Ничего небывалого и зазорного в соавторстве редактора и автора нет. Среди тех рукописей, которые приходили в издательства самотеком и которым никакая редактура не могла помочь, мне попалось автобиографическое сочинение беспомощное, однако содержательное: жизнь, полная необычайных событий. Безграмотная писанина нуждалась, по моему мнению, в редакторски-умелом создании стиля совершенной безграмотности, получилось бы нечто вроде «Приключений барона Мюнхаузена», невероятных, но – не выдуманных. Никто из редакторов за это не взялся, не потому, что дело ненужное, а чтобы самотеку не давать потачки: «Одного создашь, от прочих не отобьешься».

Открыть, кто обрабатывал, не значит разоблачить источник.

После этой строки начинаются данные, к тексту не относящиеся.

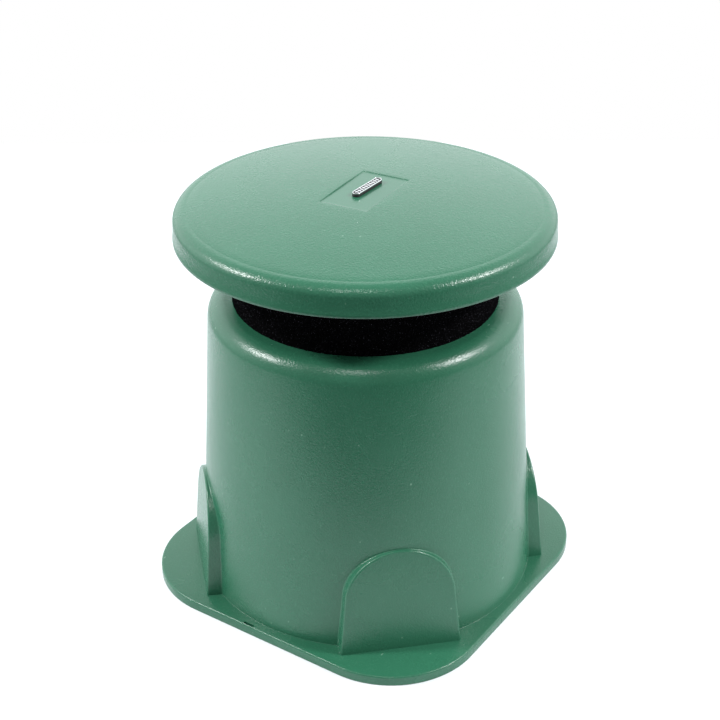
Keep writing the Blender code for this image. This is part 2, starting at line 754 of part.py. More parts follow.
def cap():
    """Domed cap with a rolled rim and four screw posts."""
    roll = arc((CAP_RIM_R, CAP_RIM - CAP_ROLL), (CAP_R - CAP_RIM_R - 0.8, CAP_ROLL), 90, 0, 4)
    outside = [(r, dome_height(r)) for r in (0, 36, 72, 108)] + roll
    outside += [(CAP_R - 0.3, CAP_LOW + 3.5), (CAP_R, CAP_LOW + 3), (CAP_R, CAP_LOW)]
    side = CAP_R - CAP_SHEET
    inside = [(side, CAP_LOW), (side - 0.8, 343), (152, 348)]
    inside += [(r, dome_height(r) - CAP_SHEET) for r in (147, 114, 76, 38, 0)]
    lid = turned("cap", outside + inside, green_plastic(), ROUND)
    posts = [polar(CAP_SCREW_R, a) for a in QUARTERS]
    join(lid, pins("cap_posts", posts, CAP_POST_R, CAGE_HIGH + 2.8, 358, 12))
    cut(lid, pins("cap_post_holes", posts, 2.1, CAGE_HIGH, 349))
    cut(lid, extruded("cap_recess", rectangle(*RECESS), RECESS_FLOOR, 370, turn=RECESS_TURN, at=RECESS_AT))
    return lid


def cap_screws():
    head = CAGE_HIGH - CAGE_RING - GAP
    outline = [(0, head - 2.6), (3.4, head - 2.3), (3.8, head), (1.8, head), (1.8, 346), (0, 347.3)]
    screw_mesh_copies("cap_screw", outline, [polar(CAP_SCREW_R, a) for a in QUARTERS], zinc_steel())


def badge():
    """Blank name plate: a black bar with a bright rim on top."""
    low = RECESS_FLOOR + GAP
    high = low + PLATE_THICK
    extruded("badge_plate", stadium(*BADGE, 6), low, high, black_plastic(), BADGE_TURN, BADGE_AT)
    low = high + GAP
    high = low + RIM_HIGH
    rim = extruded("badge_rim", stadium(*BADGE, 6), low, high, chrome(), BADGE_TURN, BADGE_AT)
    window = stadium(BADGE[0] - 2 * RIM_WIDE, BADGE[1] - 2 * RIM_WIDE, 6)
    cut(rim, extruded("badge_window", window, low - 1, high + 1, turn=BADGE_TURN, at=BADGE_AT))


def build():
    clear_scene()
    housing()
    base_plate()
    wells()
    base_gasket()
    base_screws()
    cable_gland()
    tap_selector()
    transformer()
    wiring()
    driver_basket()
    driver_gasket()
    magnet_system()
    spider()
    surround()
    diaphragm()
    terminal_strip()
    driver_screws()
    cage()
    foam_sleeve()
    diffuser()
    cap()
    cap_screws()
    badge()


build()
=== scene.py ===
"""Looks for the garden loudspeaker.

The housing, cap, foam, name plate, spider and tinsel leads get finer meshes, every other CAD node
keeps its own, and all of them get finished materials in a plain studio.
"""
import json
import math

import bmesh
import bpy
from mathutils import Matrix, Quaternion, Vector, noise


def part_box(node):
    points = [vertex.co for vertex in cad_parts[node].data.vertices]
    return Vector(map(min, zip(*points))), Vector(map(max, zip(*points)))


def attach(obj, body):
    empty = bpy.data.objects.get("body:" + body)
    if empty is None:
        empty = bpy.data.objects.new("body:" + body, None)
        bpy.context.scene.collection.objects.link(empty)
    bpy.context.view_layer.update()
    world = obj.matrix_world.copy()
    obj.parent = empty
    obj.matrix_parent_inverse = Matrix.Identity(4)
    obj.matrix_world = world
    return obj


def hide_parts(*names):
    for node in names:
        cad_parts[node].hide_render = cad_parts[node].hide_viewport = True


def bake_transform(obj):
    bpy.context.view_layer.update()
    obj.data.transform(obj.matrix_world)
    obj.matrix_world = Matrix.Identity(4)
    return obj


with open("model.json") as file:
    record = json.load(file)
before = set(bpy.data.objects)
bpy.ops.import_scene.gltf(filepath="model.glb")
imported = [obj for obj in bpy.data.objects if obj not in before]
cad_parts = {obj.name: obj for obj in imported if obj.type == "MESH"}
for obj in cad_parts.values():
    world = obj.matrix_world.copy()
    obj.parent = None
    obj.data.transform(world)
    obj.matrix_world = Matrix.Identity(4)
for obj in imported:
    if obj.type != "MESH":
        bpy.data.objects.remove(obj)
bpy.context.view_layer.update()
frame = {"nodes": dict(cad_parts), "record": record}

MM = 0.001
COLUMNS = 360                      # points round a dense shell
TINY = 1e-9                        # keeps a division from reaching zero
CREASE = 40                        # degrees, an edge this sharp stays sharp in the shading

# Housing: tapered wall on a rounded square flange, with four arched bosses
HOUSING_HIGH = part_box("housing")[1]
FLANGE_HALF = HOUSING_HIGH.x
FLANGE_CORNER = 82.0 * MM
FLANGE_TOP = 9.2 * MM
WALL = 4.0 * MM
FLANGE_UNDER = FLANGE_TOP - WALL
FLANGE_HOLE_R = 149.0 * MM         # the plate's hole, hidden inside the wall
SKIRT_DEPTH = 6.0 * MM             # how far in the skirt's section is followed
BODY_TOP = HOUSING_HIGH.z
BODY_R_BASE = 151.0 * MM
BODY_R_TOP = 134.3 * MM
SHOULDER = 16.5 * MM
FOOT_FILLET = 0.4 * MM
FOOT_REACH = 3.2 * MM              # how far the wall's foot reaches out into the plate
FOOT_SINK = 0.02 * MM              # keeps the foot's top just under the plate's face
WALL_STEP = 12.0 * MM              # longest face along the wall
TOP_PLATE = 6.0 * MM
MOUTH_R = 90.0 * MM
BOSS_FACE_BASE = 155.2 * MM
BOSS_FACE_TOP = 147.6 * MM
BOSS_TOP = 105.0 * MM
BOSS_HALF_BASE = 52.6 * MM
BOSS_HALF_ARCH = 47.5 * MM
BOSS_LOW = FLANGE_TOP - 2.0 * MM   # a boss starts inside the flange's plate
BOSS_EDGE = 1.7 * MM
BOSS_FILLET = 1.2 * MM
BOSS_ROOT = 134.0 * MM             # where a boss closes, inside the wall
BOSS_SINK = 0.03 * MM              # keeps the fillet's end just under the wall's face
BOSS_SIDE_STEPS = 13
BOSS_ARCH_STEPS = 48
DRAIN_AT = Vector((-17.3, -157.2, 0)) * MM
DRAIN_SIZE = (11.0 * MM, 2.4 * MM)
DRAIN_FLOOR = 3.2 * MM
DRAIN_CUT_TOP = 12.0 * MM          # the cutter's top, above the plate
BASE_POSTS = 8
BASE_POST_CIRCLE = 141.5 * MM
BASE_POST_TOP = 28.0 * MM

# Cap: dome, groove, rolled rim, flared side and lip
CAP_LOW, CAP_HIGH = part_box("cap")
CAP_R = CAP_HIGH.x
CAP_RIM = 354.5 * MM
CAP_RIM_R = 147.7 * MM
CAP_CROWN = CAP_RIM + 10.2 * MM
CAP_SHEET = 3.5 * MM
CAP_ROLL_DROP = 9.2 * MM
CAP_ROLL_INSET = 0.9 * MM
CAP_POSTS = 4
CAP_POST_CIRCLE = 99.5 * MM
CAP_POST_LOW = 333.8 * MM
CAP_POST_TOP = 357.6 * MM
POST_SIDES = 24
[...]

Возникшие благодаря умелой обработке книги, подобные роману «Как закалялась сталь», значения не потеряют. если их узаконить в жанре обработки. Наша школа находилась в пятнадцати минутах ходьбы от Квартиры-музея Островского, нас ежегодно туда водили на экскурсию, вела экскурсию вдова писателя. Из года в год рассматривали мы транспарант с прорезями, сквозь которые можно было прочитать строки, начертанные рукой парализованного автора, строки иначе написанные в книге, которая нам стала известна чуть ли не наизусть. Николай Островский, фигура героическая, превозмогая невероятные физические трудности, сотворил человеческий документ, редакторами преображенный настолько, что можно бы признать их соавторами. В свое время это было бы нецелесообразно, ведь запретил же Стивенсону издатель «разрушать чары» и рассказывать, как вся семья помогала ему сочинять «Остров сокровищ». До сих пор очерк, написанный об этом самим Стивенсоном, печатается отдельно, массовые переиздания единственного в своем роде романа не содержат «разоблачения чар». В издательство «Правда», где под редакцией моего отца выходило собрание сочинений Стивенсона, поступали письма читателей, получавших по подписке за томом том: «Не надо очерков!»